Praca Dołącz do dyskusji (75)
Pracodawcy coraz częściej zżymają się na L4, bo kiedyś to się przychodziło z grypą i nikt nie narzekał

Częste L4 to prawdziwa zmora pracodawców, którzy chyba bardzo by chcieli, żeby ludzie przychodzili z grypą lub anginą do pracy. Na szczęście, na obecnym rynku pracy muszą liczyć się z tym, że pracownika i jego zdrowie należy szanować. 

O sprawie pisze „Wirtualna Polska”. Liczba zwolnień L4, na które wybierają się osoby w okolicach 30-tki, wręcz poraża. To właśnie młodsza kadra pracownicza spędziła na urlopie zdrowotnym w sumie 70 milionów dni – o 15 milionów więcej, niż dziesięć lat temu. Powody są różne, przoduje wśród nich depresja, jak zresztą pisaliśmy przy okazji Blue Monday 2018. Nie wszystkim pracodawcom się to podoba, chociaż niektórzy znaleźli sposób na zwolnienia.

Polacy jako ogół w roku 2017 spędzili na urlopie zdrowotnym 246 milionów dni.

Częste L4

Jak twierdzi Wojciech Andruszkiewicz, rzecznik ZUS w rozmowie z portalem, Polacy czują się nieco pewniej i chętniej biorą zwolnienia niż kiedyś. Nie przejmują się już opinią pracodawcy, który dotychczas mógł straszyć ich rzeczami w rodzaju „mam trzech ludzi na twoje miejsce”. Tych trzech ludzi na obecnym rynku pracy nie ma. Co prawda ciągle znajdują się tacy, którzy grożą zatrudnieniem Ukraińców, ale nawet to nie jest obecnie takie proste. Pracodawcy też w większości zmienili swoje poglądy na ten temat i nie wymagają już, żeby zakatarzony pracownik siedział za biurkiem.

Naszym rodzimym pracodawcom wcale nie jest to jednak w smak, o czym wspominają anonimowo. Ich zdaniem, kiedyś było dużo ludzi na jedno miejsce, więc pracownik szedł z grypą lub z anginą do pracy, bo szef w każdej chwili mógł podsunąć umowę komuś innemu. Teraz? Wystarczy katar, a pracownik goni do lekarza. Ponadto, zdaniem pracodawców, L4 teraz dostać nietrudno, a walczyć z tym zjawiskiem po prostu się nie da.

Z drugiej strony są takie firmy jak Capgemini, które zatrudnia osoby związane z IT i konsultingiem. Respektują oni prawo do L4, aczkolwiek pozwalają wtedy pracownikom zająć się obowiązkami w domu. Po uzgodnieniach z przełożonym każdy może podczas choroby założyć sobie home office. Opcja ta nie jest ograniczona tylko do chorych pracujących – może z niej skorzystać każdy i ludzie skwapliwie chwytają okazję.

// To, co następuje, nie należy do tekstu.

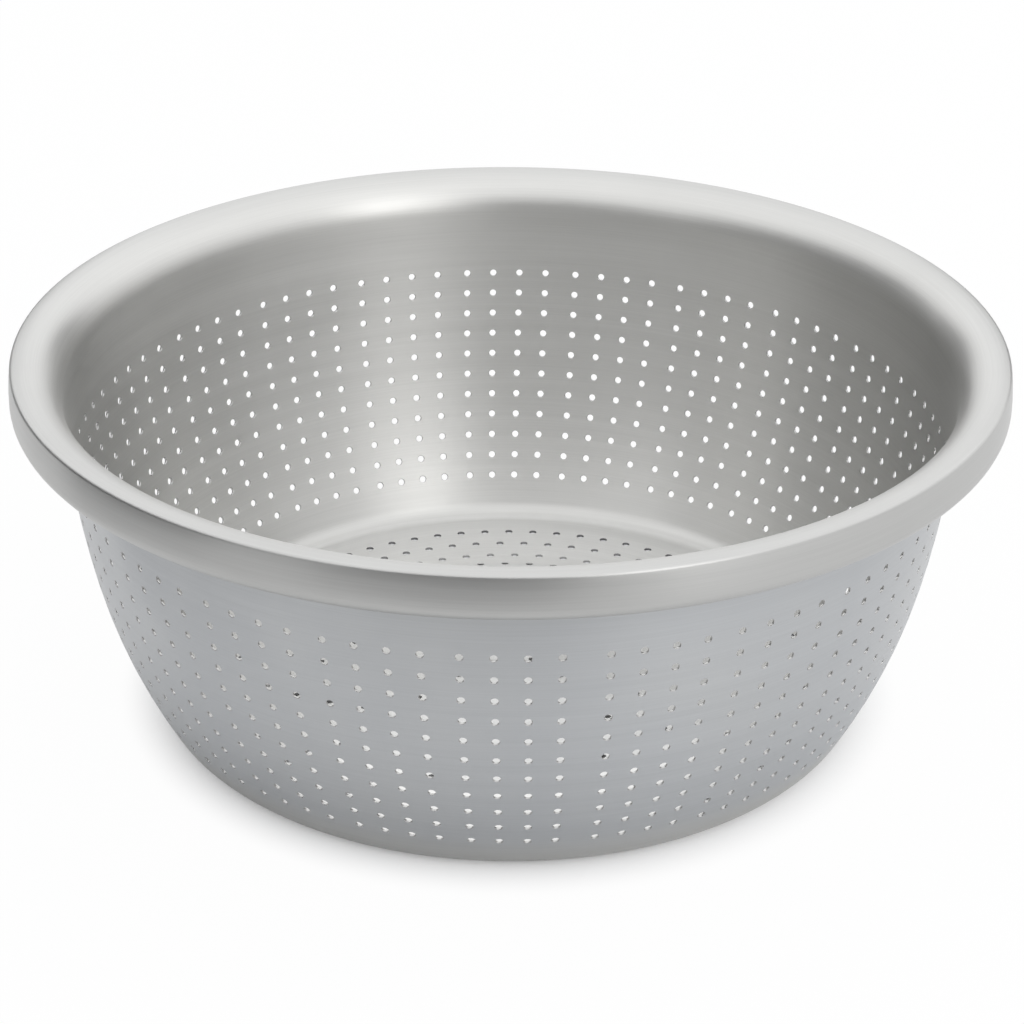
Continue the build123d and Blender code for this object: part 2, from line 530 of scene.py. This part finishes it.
def base_places(sizes, holes, wall):
    """Where the base's punches go: rings about the axis, from the edge in."""
    places = []
    first_ring = wall.flat_radius - holes.ring_margin
    for ring in range(int(first_ring / holes.ring_pitch) + 1):
        radius = first_ring - ring * holes.ring_pitch
        height, slope = wall.floor_point(radius)
        in_ring = max(round(FULL_TURN * radius / holes.ring_hole_pitch), 1)
        seat = Matrix.Translation((radius, 0.0, height)) @ turned(slope, "Y")
        seat = seat @ Matrix.Translation((0.0, 0.0, -sizes.sheet / 2))
        turn_share = holes.ring_turn_shares[ring] if ring < len(holes.ring_turn_shares) else 0.0
        for hole in range(in_ring):
            from_back = (hole + turn_share) * FULL_TURN / in_ring
            places.append(turned(pi / 2 - from_back, "Z") @ seat)
    return places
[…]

Nikt się nie będzie nad tobą litował

Podstawowa zasada chorobowego brzmi: jeśli ty się nad sobą nie ulitujesz, nikt nie będzie się nad tobą litował, kiedy ci się pogorszy. Przeziębienie grypy to murowana wizyta w szpitalu i mnóstwo paskudnych powikłań. Drobna infekcja może stać się w pewnym momencie bardzo poważną chorobą. Szef może kręcić nosem, ale nie on potem będzie cierpiał z powodu przewlekłych schorzeń. Nie ma co się forsować, pracodawcy powinni się przyzwyczaić. Nie mówiąc o tym, że kiedy znajdujemy się w pracy, zarażamy też innych pracowników. Jeśli w pewnym momencie wyłączymy z pracy pół biura, na pewno nikt nie będzie przesadnie szczęśliwy z tego powodu.

A dobrodziejstwa L4 nadużywać nie wolno – ZUS bardzo uważnie śledzi tych, którzy w czasie rekonwalescencji próbują wybrać się w tropiki bądź wyremontować mieszkanie. Pracodawca zawsze może poprosić o kontrolę w mieszkaniu tego pracownika, co do którego nie jest pewien, czy w tym czasie nie opala się na plaży.